Cardinal Patrick O’Donnell 1856-1927
Many visitors, and indeed locals, have seen the large statue outside the Cathedral and wondered who exactly was this man that warranted a statue in his likeness to be erected in the town. Unveiled by Bishop William McNeely in 1929, the statue is of Cardinal Patrick O’Donnell, the former Bishop of Raphoe who supervised the completion of not just the Cathedral, but also St. Eunan’s College and both the Presentation Brothers and Loreto Nuns primary schools.
Patrick O’Donnell was born on 28th November 1856 in Kilraine near Glenties, the son of Dan O’Donnell and Mary Breslin. Following national schooling in Kilraine, Patrick attended the High School in Letterkenny in the Old Seminary on the Main Street before attending the Catholic University in Dublin and the seminary in Maynooth. It was here that he was ordained a priest in July 1880. It is quite a testament to his ability and determination that he was consecrated as Bishop of Raphoe on 3 April 1888, only eight years after his ordination as a priest and became the youngest ever Bishop in the world at the time at the age of 32.
A keen Nationalist, O’Donnell was not only involved in the day to day running of his diocese but he was also involved in the Plan of Campaign and Congested Districts Board to aid his parishioners and his fellow countrymen in their struggles against landlordism.
However, Bishop O’Donnell’s primary focus was on the building of a Cathedral, which he knew would cost a large amount of money in very tough times. In 1890, the Cathedral Building Committee was formed and despite the bleak economic conditions prevalent at the time in Donegal, Bishop O’Donnell called on generous people, especially of Irish descent, all over the world to help with the fund. What he wanted most of all was:
“a building to gladden the hearts and ennoble the ideas of our downtrodden race, and remain for ages, not only a memorial, but a resurrection of the fallen shrines of Donegal.”
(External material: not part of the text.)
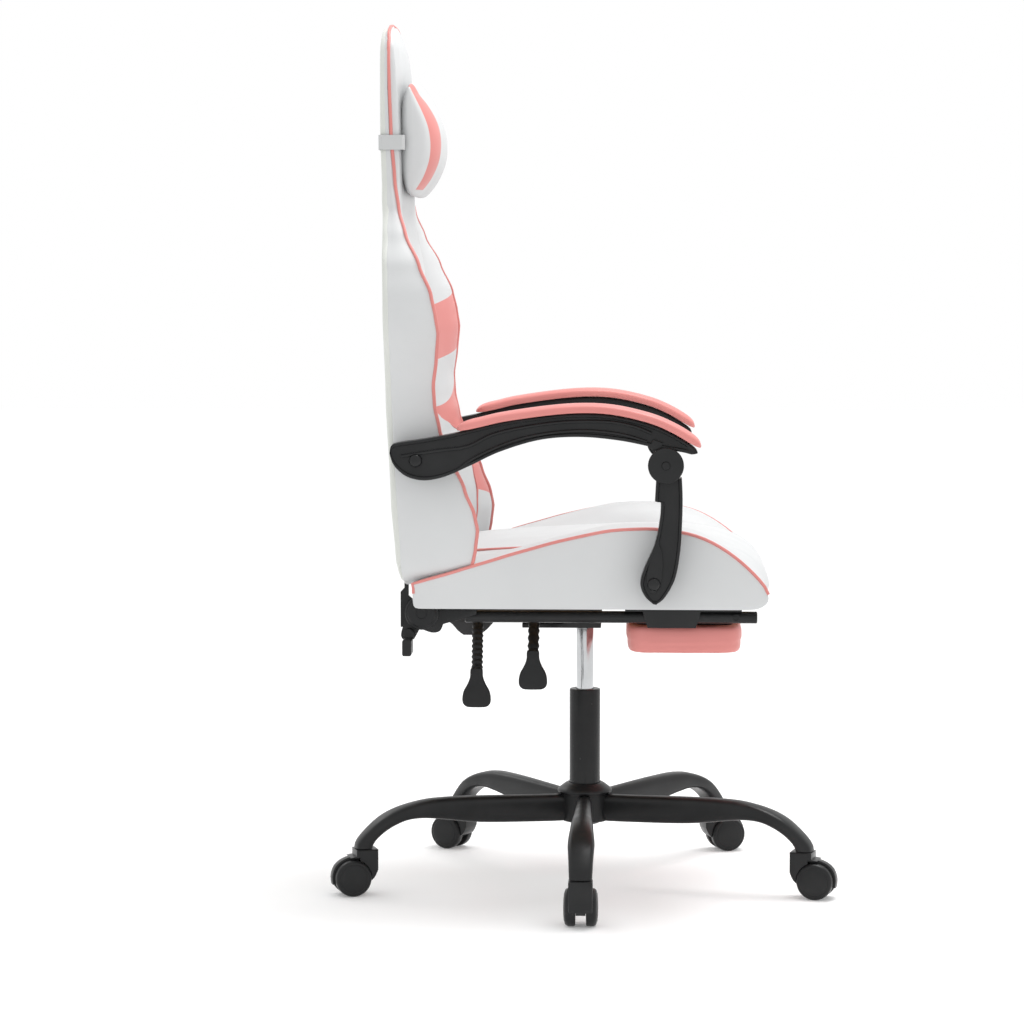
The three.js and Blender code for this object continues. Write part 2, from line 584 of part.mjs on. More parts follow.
add(chair, 'back_cushion', backCushion(), whiteLeather);
add(chair, 'headrest_pillow', headrestPillow(), pinkLeather);
add(chair, 'headrest_strap', headrestStrap(), elastic);
for (const [side, sign] of SIDES) {
  add(chair, `recliner_plate_${side}`, onSide(reclinerPlate(), sign), blackSteel);
  add(chair, `recliner_disc_${side}`, onSide(reclinerDisc(), sign), blackPlastic);
  add(chair, `arm_${side}`, onSide(armBody(), sign), blackPlastic);
  add(chair, `arm_pad_${side}`, onSide(armPad(), sign), pinkLeather);
  add(chair, `arm_link_${side}`, onSide(armLink(), sign), blackPlastic);
  add(chair, `elbow_pin_${side}`, onSide(elbowPin(), sign), blackPlastic);
  add(chair, `back_bolt_${side}`, onSide(pivotBolt(ARM_AXIS, BACK_SIDE), sign), blackSteel);
  add(chair, `seat_bolt_${side}`, onSide(pivotBolt(LINK_AXIS, SEAT_HALF_WIDTH), sign), blackSteel);
  add(chair, `footrest_guide_${side}`, onSide(footrestGuide(), sign), blackPlastic);
  add(chair, `footrest_rail_${side}`, onSide(footrestRail(), sign), blackSteel);
}
add(chair, 'footrest_axle', footrestAxle(), blackSteel);
add(chair, 'footrest_plate', footrestPlate(), greySteel);
add(chair, 'footrest_pad', footrestPad(), pinkLeather);
chair.position.x = FOOTPRINT_SHIFT;

export default chair;
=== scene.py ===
# %% [markdown]
# # A racing-style gaming chair
# The chair's sizes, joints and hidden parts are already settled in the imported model. This lesson builds the
# visible surfaces around it: sewn leather cushions, moulded nylon arms, casters and a gas lift.
# Everything is in metres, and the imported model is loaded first, because every new piece is placed by it.

# %% Load the frame
import json
import math

import bpy
from mathutils import Matrix, Vector

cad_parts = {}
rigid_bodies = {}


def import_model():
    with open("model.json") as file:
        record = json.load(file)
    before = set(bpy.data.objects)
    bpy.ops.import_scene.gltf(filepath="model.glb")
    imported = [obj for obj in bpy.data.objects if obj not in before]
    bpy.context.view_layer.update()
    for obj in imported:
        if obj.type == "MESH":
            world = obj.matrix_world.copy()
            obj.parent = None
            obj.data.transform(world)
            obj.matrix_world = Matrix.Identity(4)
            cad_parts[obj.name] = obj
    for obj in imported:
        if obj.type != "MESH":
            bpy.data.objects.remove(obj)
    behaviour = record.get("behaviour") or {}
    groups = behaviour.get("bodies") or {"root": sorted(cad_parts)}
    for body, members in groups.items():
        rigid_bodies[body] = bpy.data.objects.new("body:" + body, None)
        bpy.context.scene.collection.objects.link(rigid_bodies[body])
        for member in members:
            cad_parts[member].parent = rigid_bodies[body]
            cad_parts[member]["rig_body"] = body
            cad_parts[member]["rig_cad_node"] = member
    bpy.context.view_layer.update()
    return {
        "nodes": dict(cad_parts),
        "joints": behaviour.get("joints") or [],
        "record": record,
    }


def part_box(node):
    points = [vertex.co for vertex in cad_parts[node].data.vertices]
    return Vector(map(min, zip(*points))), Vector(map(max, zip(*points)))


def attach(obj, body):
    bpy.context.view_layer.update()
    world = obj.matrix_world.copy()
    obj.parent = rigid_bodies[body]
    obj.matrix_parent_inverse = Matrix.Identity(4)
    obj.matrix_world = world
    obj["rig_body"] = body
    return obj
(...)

By June of 1901 the new Cathedral was ready for opening. People came from all parts of Ireland, England, Scotland, America, Australia and New Zealand to witness this wonderful occasion for the town of Letterkenny and the overall Diocese of Raphoe. The consecration took place on Friday June 14thby Cardinal Logue while the first mass took place at 11 o’clock on Sunday June 16th1901.
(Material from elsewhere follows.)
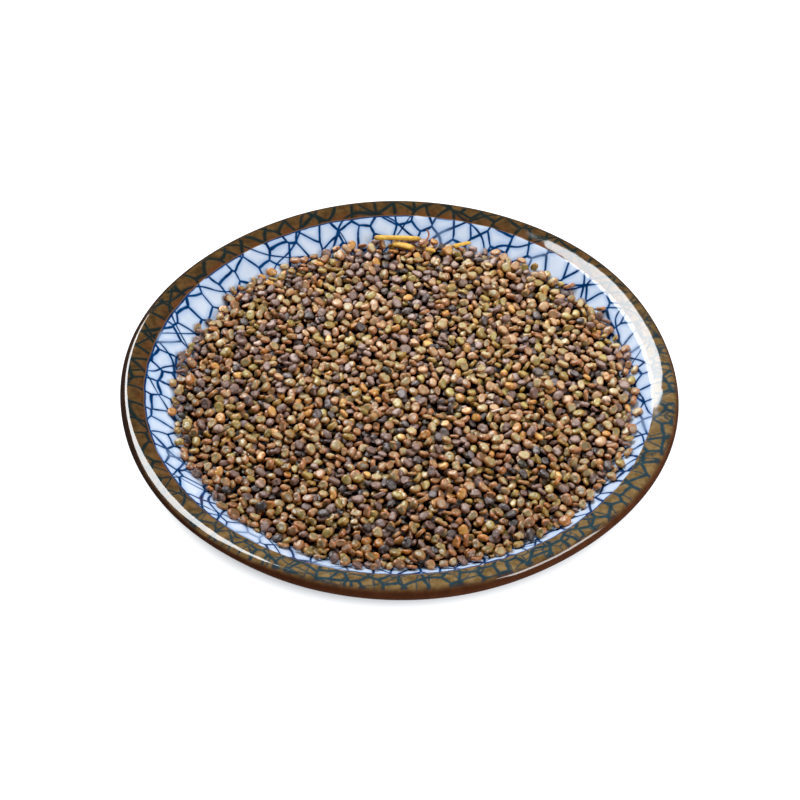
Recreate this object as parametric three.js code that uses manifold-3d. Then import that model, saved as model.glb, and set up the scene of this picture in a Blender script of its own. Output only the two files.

Bishop O’Donnell continued to be involved with national politics after the Cathedral was completed. He had been friends with John Dillon MP since his university days and was a key supporter of the Home Rule movement and the Irish Parliamentary Party. He even helped to unify the party following the split after the scandal of Charles Stewart Parnell’s affair with Kitty O’Shea in 1891. When the prospect of partition loomed in 1912, he was an advisor to John Redmond on the best political stance to take and he was chosen as key speaker at the Irish Convention of 1917-18 which was set up to decide on the best solution to the ‘Irish Question’. Having been a member of the Congested Districts Board since 1892, he was its longest serving member until its dissolution in 1923.
He became co-adjutator Archbishop of Armagh in 1922 and Archbishop in 1924, with Fr. William MacNeely, from Donegal Town succeeding him as Bishop of Raphoe. In 1925, he was appointed Cardinal but he died on 22nd October 1927 at the age of 71. While on holiday in Carlingford, Co. Louth, he had been out swimming and injured his knee, which led him to develop double pneumonia and pleurisy. His death was mourned not just in his adopted hometown of Letterkenny but throughout the country. He is buried in Armagh.
It is sometimes easy to forget the impact that Patrick O’Donnell had on national politics as a whole and the esteem in which he was held in but also the sizeable impact he had on our local history. His role in the development of education in Letterkenny at the dawn of the twentieth century was evidenced by the supervision of the opening of St. Eunan’s Presentation Brothers School (1896), St. Columba’s Convent National School (1898), St. Eunan’s College (1906) and the Technical School (1914) while his love of the preservation of the Gaelic language is evidenced by his promotion of the Aonach Tir Chonaill (1898) which continued in various venues throughout the county until the 1950s as well as the publication of An Crann, the journal of the Crann Eithne movement. His greatest legacy, however, is without doubt the beautiful structure that dominates the hillside town of Letterkenny and captures the attention of all who visit here, the Cathedral of Saints Eunan and Columba.